Der Publizist Stefan Aust hält die Beweise der Mittäterschaft von Beate Zschäpe an den NSU-Morden für nicht sehr überzeugend. Es gebe aber Anhaltspunkte dafür, dass das Duo Böhnhardt und Mundlos nicht allein operiert habe, sagte Aust im Dlf. Dazu gehöre auch der Kontakt zu Informanten des Verfassungsschutzes.

Peter Sawicki im Gespräch mit Stefan Aust |
    Stefan Aust, Herausgeber der Zeitung "Die Welt"
    Stefan Aust war lange Chefredakteur des "Spiegel" und ist inzwischen Herausgeber der Tageszeitung "Welt" (picture alliance / dpa / Klaus-Dietmar Gabbert)
    Peter Sawicki: Der NSU-Prozess geht möglicherweise auf die Zielgerade und nach Ansicht ihres Anwalts ist die Hauptangeklagte Beate Zschäpe keine Mittäterin der rechtsterroristischen Morde. Dieses Plädoyer und den Prozess insgesamt wollen wir jetzt weiter vertiefen, und zwar mit Stefan Aust. Er war lange Jahre Chefredakteur des "Spiegel", ist jetzt Herausgeber der Zeitung "Die Welt" und Beobachter des NSU-Prozesses. Schönen guten Abend!
    Stefan Aust: Guten Abend.
    Sawicki: Ist es jetzt bald geschafft?
    Aust: Na ja. Es sieht so aus, als wenn es irgendwann demnächst oder in absehbarer Zeit mal zu einem Urteil kommen wird. Ob das dann das Ende dieses Verfahrens ist, das wage ich zu bezweifeln, denn ich glaube nicht, welches Urteil jetzt auch immer gefällt wird, dass das erst einmal Bestand haben wird.
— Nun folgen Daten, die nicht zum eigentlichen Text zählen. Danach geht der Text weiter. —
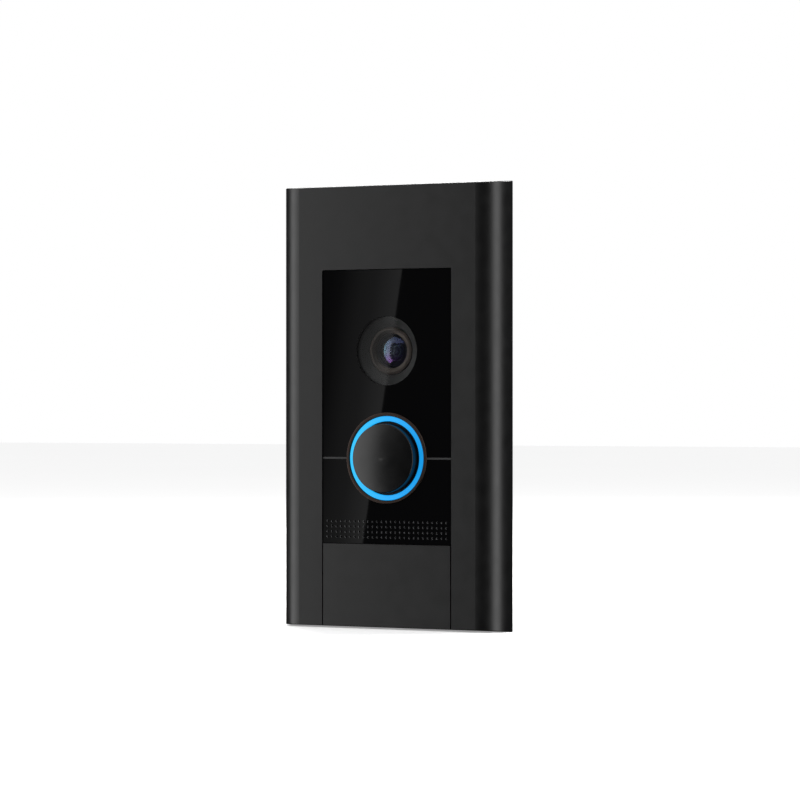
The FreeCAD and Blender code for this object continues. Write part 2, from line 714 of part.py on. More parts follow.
mounting_bracket = new_body("mounting_bracket")
layer(mounting_bracket, "bracket_front", "0",
      ("box", "-bracket_half_width", "bracket_half_width", "-bracket_half_height", "bracket_half_height"))
dress(mounting_bracket, "Fillet", "4", lambda p, e: close(abs(p.x), value("bracket_half_width"))
      and close(abs(p.z), value("bracket_half_height")))
layer(mounting_bracket, "lip_front", "bracket_front + 0.2",
      ("box", "-9", "9", "bracket_half_height - bracket_thick", "bracket_half_height"))
layer(mounting_bracket, "lip_front", "lip_back",
      ("box", "-9", "9", "bracket_half_height - bracket_thick", "bracket_half_height + 3.2"))
layer(mounting_bracket, "lip_front - 0.1", "bracket_front + 0.2",
      ("box", "-7", "7", "-bracket_half_height", "bracket_thick - bracket_half_height"))
cutout(mounting_bracket, "bracket_front - 1", "1",
       ("box", "-24.6", "24.6", "-housing_drop - 0.9", "housing_top + 0.9"),
       *(discs(WALL_SPOTS, "wall_screw_hole") + discs(BODY_SPOTS, "1.5")))
long_cut(mounting_bracket, "-bracket_half_height - 1", "bracket_thick - bracket_half_height + 0.3",
         ("disc", "0", "lock_screw_at", "1.25"))

wall_gasket = new_body("wall_gasket")
layer(wall_gasket, "housing_back", "bracket_front",
      ("box", "-flange_half_width + 0.8", "flange_half_width - 0.8",
       "1 - flange_half_height", "flange_half_height - 1"),
      ("box", "-24.4", "24.4", "-housing_drop - 0.5", "housing_top + 0.5"),
      *(discs(WALL_SPOTS, "4.1") + discs(BODY_SPOTS, "1.7")))

JACK_LEFT, JACK_RIGHT, JACK_LOW, JACK_HIGH = "-8", "8", "-27", "-13.5"
RESET_X, RESET_Z = "-16", "19"

# A wide box behind the flange, then a narrower spine that holds the network jack
rear_housing = new_body("rear_housing")
layer(rear_housing, "housing_back - 0.2", "shelf_end",
      ("box", "-housing_width / 2", "housing_width / 2", "-housing_drop", "housing_top"))
dress(rear_housing, "Fillet", "3", lambda p, e: close(abs(p.x), value("housing_width / 2"))
      and (close(p.z, value("housing_top")) or close(p.z, value("-housing_drop"))))
dress(rear_housing, "Fillet", "1.6", lambda p, e: close(p.y, value("shelf_end")))
layer(rear_housing, "shelf_end - 0.2", "rear_end",
      ("box", "-spine_half_width", "spine_half_width", "4 - housing_drop", "housing_top - 4"))
dress(rear_housing, "Fillet", "2", lambda p, e: close(abs(p.x), value("spine_half_width"))
      and (close(p.z, value("housing_top - 4")) or close(p.z, value("4 - housing_drop"))))
dress(rear_housing, "Fillet", "1.2", lambda p, e: close(p.y, value("rear_end")))
layer(rear_housing, "flange_back", "housing_back", ("box", "-flange_half_width", "flange_half_width",
      "-flange_half_height", "flange_half_height"))
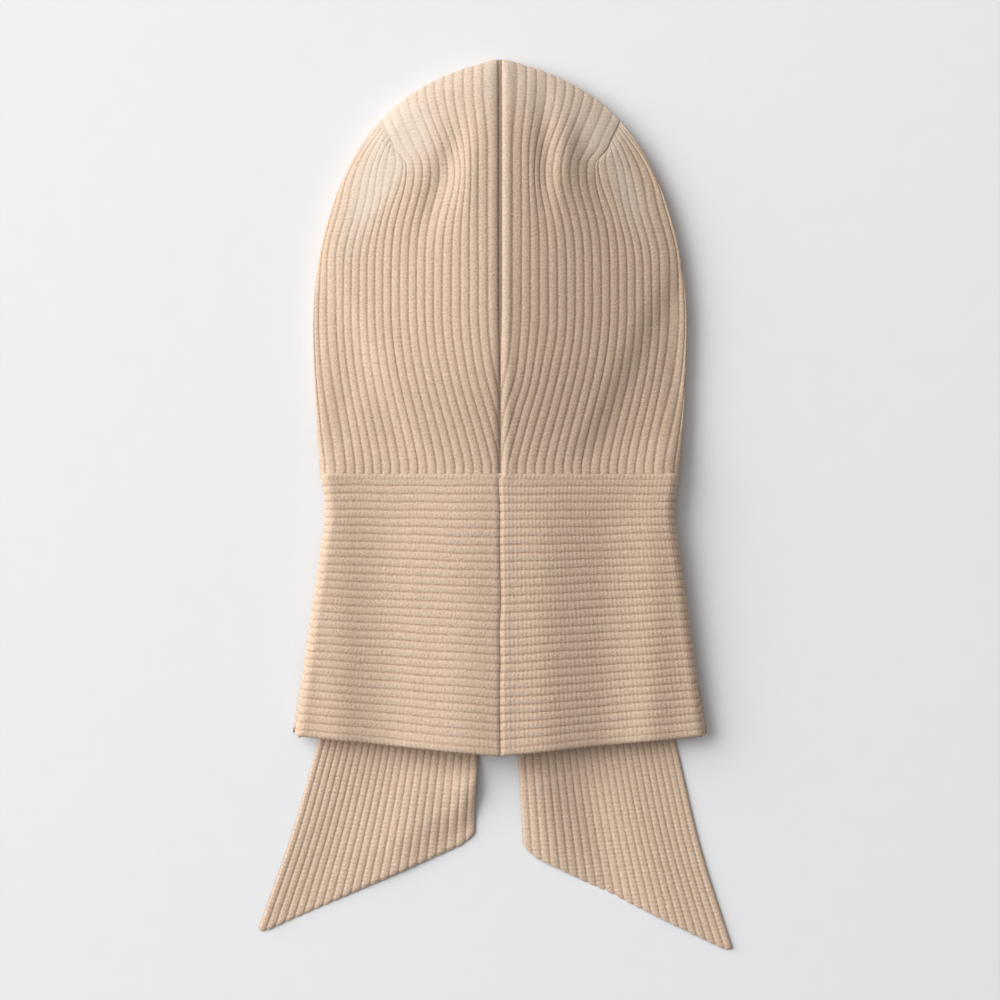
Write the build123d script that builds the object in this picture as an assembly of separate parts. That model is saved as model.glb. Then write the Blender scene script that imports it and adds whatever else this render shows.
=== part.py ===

    Beweise für Zschäpes Mittäterschaft "nicht besonders überzeugend"
    Sawicki: Blicken wir mal kurz auf das Plädoyer heute. Ist Beate Zschäpe keine Mittäterin?
    Aust: Ich kann das nicht beurteilen. Ich war nicht dabei. Aber es ist das gute Recht ihres Anwaltes, die Indizien und die Beweise, die es gibt, so zu werten, wie es in seine anwaltliche Strategie passt. Und man muss in der Tat sagen, dass die Beweise dafür, dass Beate Zschäpe tatsächlich Mittäterin ist, wirklich nicht besonders überzeugend sind. Es gibt keine Beweise dafür, dass sie an irgendeinem Tatort gewesen ist.
    Dass sie an den Taten auf irgendeine Weise eine direkte Beteiligung hat, ist jedenfalls nicht schlüssig nachgewiesen. Die direkteste Beziehung zwischen ihr und den Taten von Böhnhardt und Mundlos besteht ja darin, dass sie eine Art Halbgeständnis abgelegt hat, nämlich auf Veranlassung ihres Anwaltes wohl, oder vielleicht auch auf eigene Veranlassung, hat sie zumindest eines verkünden lassen durch ihren Anwalt, dass sie immer nachträglich von den Morden erfahren hat - nicht vorher. Das hat er wohl vorsichtshalber so mit ihr besprochen, nehme ich an. Aber das ist eigentlich die engste Verbindung zwischen ihr und den Taten.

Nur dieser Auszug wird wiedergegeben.